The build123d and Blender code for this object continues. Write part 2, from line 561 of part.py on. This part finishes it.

---

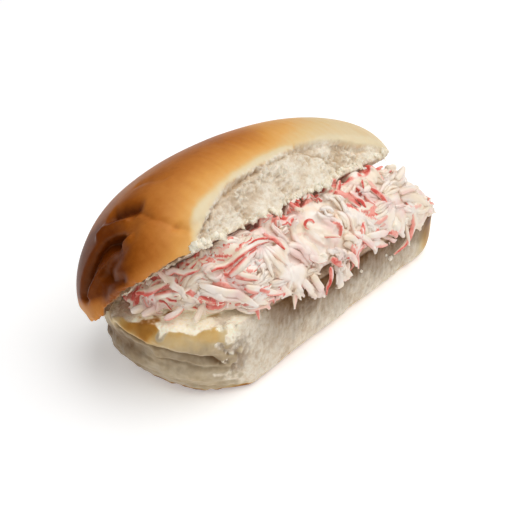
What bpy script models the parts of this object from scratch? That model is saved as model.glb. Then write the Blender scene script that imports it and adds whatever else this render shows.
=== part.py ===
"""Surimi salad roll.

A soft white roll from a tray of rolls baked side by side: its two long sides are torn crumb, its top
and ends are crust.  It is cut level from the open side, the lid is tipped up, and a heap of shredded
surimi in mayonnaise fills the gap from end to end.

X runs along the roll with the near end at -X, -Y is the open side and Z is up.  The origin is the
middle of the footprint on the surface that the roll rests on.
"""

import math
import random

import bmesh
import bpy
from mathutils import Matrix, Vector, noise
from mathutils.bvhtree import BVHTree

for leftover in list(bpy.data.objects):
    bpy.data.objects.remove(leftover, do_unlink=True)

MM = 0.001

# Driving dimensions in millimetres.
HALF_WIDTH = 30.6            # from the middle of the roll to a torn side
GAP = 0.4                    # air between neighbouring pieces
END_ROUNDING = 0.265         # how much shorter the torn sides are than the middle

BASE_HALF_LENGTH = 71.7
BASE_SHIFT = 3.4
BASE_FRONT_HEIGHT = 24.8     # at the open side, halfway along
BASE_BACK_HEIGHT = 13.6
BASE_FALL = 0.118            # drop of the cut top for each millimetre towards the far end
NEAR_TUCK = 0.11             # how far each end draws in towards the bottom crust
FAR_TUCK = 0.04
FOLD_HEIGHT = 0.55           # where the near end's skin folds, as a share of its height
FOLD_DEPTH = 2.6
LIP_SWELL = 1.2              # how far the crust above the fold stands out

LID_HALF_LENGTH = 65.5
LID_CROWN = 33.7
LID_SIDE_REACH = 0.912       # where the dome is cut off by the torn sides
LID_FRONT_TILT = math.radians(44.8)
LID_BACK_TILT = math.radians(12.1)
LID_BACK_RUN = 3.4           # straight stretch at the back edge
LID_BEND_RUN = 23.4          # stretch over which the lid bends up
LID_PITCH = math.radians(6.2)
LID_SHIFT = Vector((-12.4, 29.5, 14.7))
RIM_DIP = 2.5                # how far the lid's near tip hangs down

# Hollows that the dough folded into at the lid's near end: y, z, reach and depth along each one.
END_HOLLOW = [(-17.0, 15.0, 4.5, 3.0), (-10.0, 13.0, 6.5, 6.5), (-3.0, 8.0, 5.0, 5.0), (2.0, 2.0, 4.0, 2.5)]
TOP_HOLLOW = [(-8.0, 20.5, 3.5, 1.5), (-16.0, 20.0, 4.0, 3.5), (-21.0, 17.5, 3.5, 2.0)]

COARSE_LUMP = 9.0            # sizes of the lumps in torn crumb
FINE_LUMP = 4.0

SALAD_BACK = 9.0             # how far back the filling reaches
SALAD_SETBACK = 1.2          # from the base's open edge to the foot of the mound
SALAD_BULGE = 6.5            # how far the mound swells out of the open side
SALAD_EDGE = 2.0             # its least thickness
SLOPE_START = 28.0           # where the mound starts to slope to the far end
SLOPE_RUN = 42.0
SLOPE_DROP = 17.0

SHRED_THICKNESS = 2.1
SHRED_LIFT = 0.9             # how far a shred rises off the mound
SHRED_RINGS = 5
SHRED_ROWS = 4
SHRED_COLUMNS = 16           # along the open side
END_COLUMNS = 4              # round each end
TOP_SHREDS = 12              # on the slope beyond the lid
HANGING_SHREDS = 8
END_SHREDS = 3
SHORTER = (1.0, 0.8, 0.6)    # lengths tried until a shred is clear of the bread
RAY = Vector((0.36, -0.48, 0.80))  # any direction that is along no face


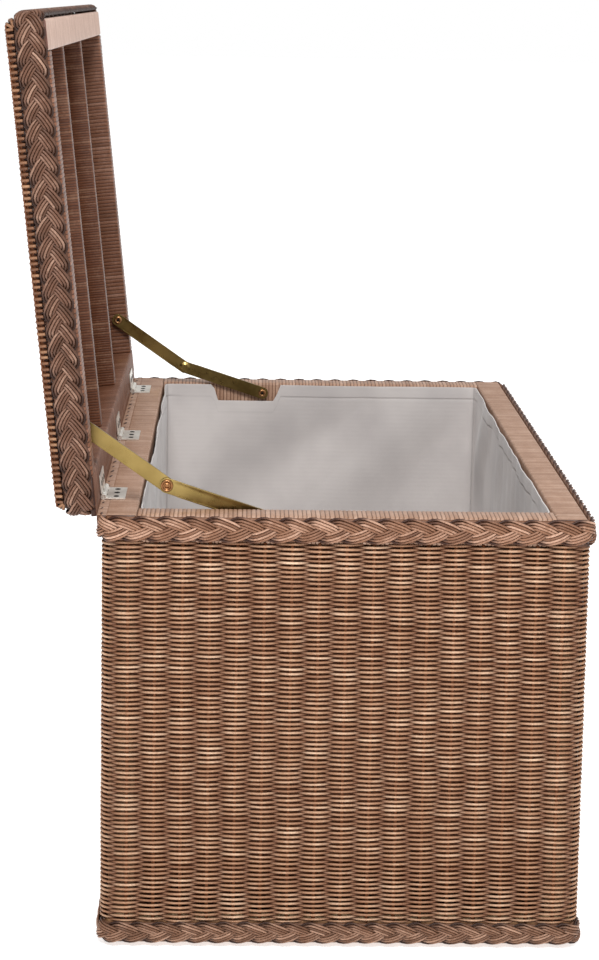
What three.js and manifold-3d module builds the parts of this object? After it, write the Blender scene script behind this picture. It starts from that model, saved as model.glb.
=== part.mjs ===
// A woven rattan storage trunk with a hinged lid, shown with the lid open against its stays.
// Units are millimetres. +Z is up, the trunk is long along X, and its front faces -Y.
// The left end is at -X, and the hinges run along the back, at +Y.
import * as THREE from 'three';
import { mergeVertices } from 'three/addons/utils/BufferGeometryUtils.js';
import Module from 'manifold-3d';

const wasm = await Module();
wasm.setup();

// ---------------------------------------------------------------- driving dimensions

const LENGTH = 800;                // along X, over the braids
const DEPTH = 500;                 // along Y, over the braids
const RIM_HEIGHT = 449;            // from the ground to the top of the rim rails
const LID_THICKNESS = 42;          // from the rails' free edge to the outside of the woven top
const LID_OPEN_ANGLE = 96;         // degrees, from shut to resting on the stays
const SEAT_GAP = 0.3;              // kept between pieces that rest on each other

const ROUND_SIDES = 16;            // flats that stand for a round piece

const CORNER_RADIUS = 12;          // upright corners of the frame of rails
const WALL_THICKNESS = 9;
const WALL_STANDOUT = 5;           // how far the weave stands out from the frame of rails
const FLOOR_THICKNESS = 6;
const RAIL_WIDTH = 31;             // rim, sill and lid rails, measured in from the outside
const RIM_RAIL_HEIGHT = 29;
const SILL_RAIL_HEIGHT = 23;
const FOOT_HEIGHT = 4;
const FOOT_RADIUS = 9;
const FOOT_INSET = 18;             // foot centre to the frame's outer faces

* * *

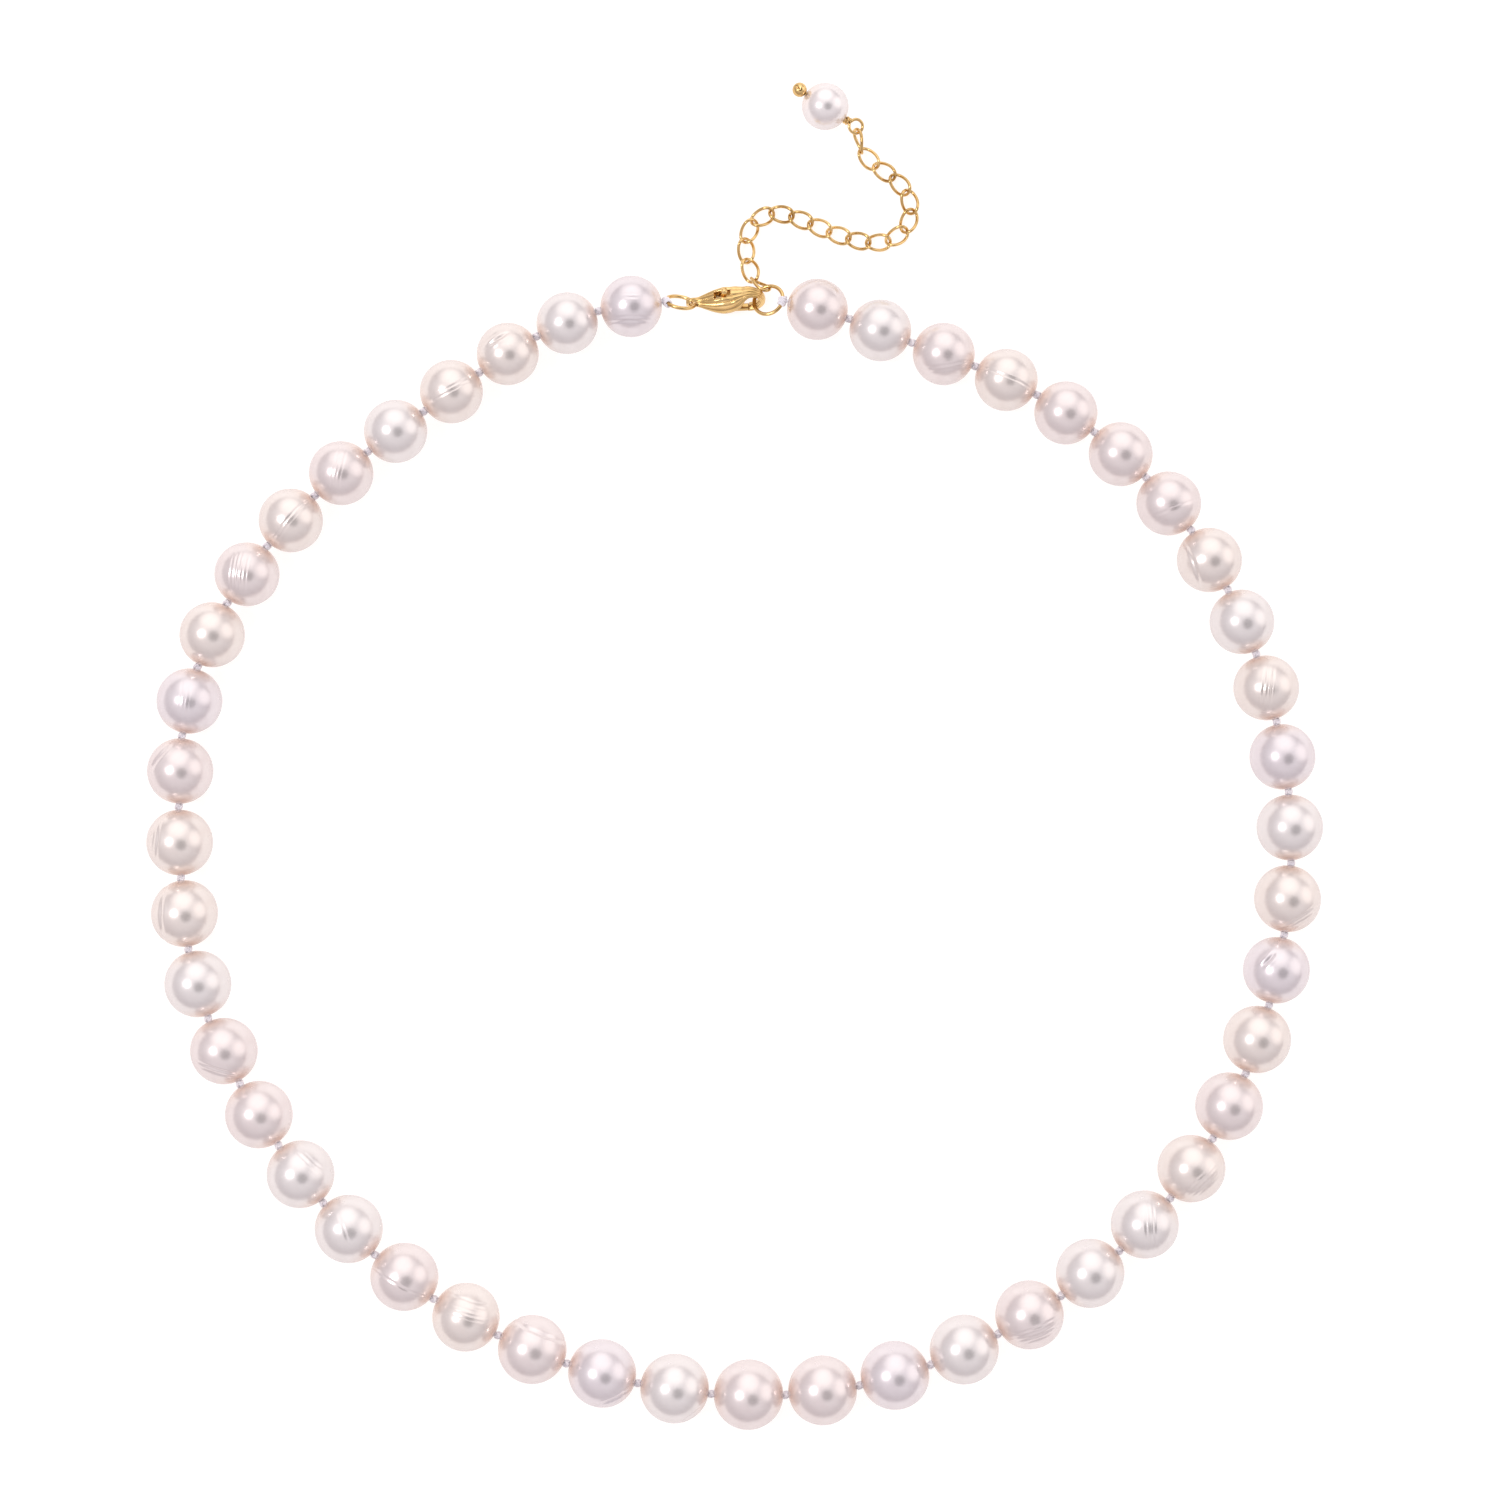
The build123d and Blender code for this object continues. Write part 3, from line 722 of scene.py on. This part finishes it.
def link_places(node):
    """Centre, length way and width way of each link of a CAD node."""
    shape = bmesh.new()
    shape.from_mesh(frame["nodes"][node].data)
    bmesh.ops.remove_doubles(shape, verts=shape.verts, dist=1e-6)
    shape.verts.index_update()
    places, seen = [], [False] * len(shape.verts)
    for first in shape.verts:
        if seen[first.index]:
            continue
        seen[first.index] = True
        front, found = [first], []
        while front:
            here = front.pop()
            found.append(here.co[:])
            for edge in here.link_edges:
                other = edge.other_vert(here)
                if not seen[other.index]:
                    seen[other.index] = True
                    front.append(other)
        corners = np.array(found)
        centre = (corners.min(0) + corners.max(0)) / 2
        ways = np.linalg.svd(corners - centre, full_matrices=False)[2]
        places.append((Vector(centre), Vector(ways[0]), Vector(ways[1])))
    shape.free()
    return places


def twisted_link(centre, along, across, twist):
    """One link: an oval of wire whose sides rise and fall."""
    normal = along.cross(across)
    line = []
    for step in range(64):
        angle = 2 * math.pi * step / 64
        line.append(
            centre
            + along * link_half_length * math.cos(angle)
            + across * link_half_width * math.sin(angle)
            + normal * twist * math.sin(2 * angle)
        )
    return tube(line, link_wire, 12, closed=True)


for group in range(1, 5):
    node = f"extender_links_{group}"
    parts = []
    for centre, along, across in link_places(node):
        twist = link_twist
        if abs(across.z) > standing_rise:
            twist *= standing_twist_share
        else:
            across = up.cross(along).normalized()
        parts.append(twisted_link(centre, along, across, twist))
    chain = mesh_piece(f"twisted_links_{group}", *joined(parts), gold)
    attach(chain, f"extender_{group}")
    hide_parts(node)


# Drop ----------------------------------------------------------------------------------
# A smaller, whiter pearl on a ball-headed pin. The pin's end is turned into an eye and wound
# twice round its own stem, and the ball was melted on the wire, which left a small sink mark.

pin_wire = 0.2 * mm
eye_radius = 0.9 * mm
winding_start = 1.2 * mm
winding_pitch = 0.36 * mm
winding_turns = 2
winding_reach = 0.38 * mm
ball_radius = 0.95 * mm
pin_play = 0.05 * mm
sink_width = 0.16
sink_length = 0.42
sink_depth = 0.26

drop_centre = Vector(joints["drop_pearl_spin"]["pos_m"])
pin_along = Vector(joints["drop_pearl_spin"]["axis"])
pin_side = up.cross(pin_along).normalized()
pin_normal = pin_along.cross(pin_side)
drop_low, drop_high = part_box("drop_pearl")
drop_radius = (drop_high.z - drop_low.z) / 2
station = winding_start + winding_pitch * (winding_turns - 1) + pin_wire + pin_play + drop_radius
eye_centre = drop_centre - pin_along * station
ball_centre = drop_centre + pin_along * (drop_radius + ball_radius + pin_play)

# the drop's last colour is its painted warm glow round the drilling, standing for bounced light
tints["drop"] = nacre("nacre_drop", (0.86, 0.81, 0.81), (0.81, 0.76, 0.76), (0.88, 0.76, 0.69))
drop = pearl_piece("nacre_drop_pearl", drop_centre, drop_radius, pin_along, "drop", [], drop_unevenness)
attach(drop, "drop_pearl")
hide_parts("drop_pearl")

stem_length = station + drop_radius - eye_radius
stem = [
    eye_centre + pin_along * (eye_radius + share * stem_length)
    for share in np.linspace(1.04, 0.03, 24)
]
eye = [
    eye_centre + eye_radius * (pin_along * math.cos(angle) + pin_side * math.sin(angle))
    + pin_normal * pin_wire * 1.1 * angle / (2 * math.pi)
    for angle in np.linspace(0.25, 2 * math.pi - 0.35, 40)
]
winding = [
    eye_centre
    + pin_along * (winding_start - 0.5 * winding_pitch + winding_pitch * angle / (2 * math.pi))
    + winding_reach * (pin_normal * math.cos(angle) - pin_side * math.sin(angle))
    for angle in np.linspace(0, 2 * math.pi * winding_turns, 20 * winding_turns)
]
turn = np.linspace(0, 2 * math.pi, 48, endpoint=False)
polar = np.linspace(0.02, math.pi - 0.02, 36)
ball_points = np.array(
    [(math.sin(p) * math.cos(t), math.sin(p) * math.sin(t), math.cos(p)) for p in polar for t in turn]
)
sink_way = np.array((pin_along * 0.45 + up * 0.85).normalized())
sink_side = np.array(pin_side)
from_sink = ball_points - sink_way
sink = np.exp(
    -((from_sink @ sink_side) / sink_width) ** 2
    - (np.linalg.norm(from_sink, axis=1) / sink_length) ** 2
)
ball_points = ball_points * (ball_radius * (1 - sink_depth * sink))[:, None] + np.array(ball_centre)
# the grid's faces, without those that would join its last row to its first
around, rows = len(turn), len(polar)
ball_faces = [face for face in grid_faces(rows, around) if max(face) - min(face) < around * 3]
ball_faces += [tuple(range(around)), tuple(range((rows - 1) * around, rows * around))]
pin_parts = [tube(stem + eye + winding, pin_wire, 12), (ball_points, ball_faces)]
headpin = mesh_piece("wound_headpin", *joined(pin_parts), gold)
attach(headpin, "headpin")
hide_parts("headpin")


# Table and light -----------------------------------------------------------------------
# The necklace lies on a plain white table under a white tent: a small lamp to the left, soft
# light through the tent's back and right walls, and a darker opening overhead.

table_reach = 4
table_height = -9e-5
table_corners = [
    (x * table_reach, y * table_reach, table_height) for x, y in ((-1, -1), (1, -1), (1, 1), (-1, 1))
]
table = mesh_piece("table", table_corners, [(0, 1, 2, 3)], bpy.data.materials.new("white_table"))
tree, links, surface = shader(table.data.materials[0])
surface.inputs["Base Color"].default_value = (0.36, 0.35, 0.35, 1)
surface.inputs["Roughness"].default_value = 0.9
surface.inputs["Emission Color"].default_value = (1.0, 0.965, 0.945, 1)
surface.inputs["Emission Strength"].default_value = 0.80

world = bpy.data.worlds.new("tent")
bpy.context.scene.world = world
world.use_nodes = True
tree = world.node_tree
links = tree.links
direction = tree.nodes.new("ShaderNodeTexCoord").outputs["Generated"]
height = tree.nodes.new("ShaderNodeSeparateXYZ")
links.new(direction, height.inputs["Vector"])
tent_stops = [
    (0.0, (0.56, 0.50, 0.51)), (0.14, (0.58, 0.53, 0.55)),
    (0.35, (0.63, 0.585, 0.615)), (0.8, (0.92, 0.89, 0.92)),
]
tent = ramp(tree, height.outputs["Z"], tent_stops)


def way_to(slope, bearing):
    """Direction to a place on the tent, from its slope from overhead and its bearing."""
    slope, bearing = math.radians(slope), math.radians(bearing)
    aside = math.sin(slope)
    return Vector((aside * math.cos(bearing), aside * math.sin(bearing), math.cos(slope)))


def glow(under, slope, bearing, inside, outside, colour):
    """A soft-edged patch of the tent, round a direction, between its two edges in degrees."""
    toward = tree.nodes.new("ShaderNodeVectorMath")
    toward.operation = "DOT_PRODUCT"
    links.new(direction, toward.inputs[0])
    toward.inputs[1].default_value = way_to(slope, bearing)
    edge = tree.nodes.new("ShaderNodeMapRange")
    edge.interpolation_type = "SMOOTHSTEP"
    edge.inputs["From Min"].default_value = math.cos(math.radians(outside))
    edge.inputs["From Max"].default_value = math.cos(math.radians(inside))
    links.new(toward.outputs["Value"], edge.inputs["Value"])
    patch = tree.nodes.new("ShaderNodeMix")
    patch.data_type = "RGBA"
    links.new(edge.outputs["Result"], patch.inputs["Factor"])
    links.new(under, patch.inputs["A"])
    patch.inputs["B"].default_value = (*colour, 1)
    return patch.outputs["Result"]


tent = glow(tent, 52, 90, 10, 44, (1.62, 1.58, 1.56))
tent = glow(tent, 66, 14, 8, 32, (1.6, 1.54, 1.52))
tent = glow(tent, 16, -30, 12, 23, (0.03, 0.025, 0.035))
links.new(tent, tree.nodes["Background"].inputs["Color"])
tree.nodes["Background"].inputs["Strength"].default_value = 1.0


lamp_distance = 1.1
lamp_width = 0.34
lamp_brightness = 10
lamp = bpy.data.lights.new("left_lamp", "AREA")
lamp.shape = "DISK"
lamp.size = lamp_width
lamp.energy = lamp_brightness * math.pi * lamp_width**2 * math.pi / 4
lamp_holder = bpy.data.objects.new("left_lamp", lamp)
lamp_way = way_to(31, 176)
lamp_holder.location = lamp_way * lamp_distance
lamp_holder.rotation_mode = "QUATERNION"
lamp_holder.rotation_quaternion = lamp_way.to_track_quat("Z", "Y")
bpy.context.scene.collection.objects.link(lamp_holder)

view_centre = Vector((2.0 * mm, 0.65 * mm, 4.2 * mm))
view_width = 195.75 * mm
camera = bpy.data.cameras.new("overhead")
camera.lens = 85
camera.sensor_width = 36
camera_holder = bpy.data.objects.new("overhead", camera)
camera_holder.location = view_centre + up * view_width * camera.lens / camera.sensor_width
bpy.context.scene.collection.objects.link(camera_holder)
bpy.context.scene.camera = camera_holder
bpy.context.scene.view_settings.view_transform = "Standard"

# GIVEN INSTRUCTION:
Extract from the records above the lines from the one containing "hide_parts(node)" to the one containing "sink_depth = 0.26", both lines included, exactly as they appear and with nothing else.

# THE COMPLETED TASK:
    hide_parts(node)


# Drop ----------------------------------------------------------------------------------
# A smaller, whiter pearl on a ball-headed pin. The pin's end is turned into an eye and wound
# twice round its own stem, and the ball was melted on the wire, which left a small sink mark.

pin_wire = 0.2 * mm
eye_radius = 0.9 * mm
winding_start = 1.2 * mm
winding_pitch = 0.36 * mm
winding_turns = 2
winding_reach = 0.38 * mm
ball_radius = 0.95 * mm
pin_play = 0.05 * mm
sink_width = 0.16
sink_length = 0.42
sink_depth = 0.26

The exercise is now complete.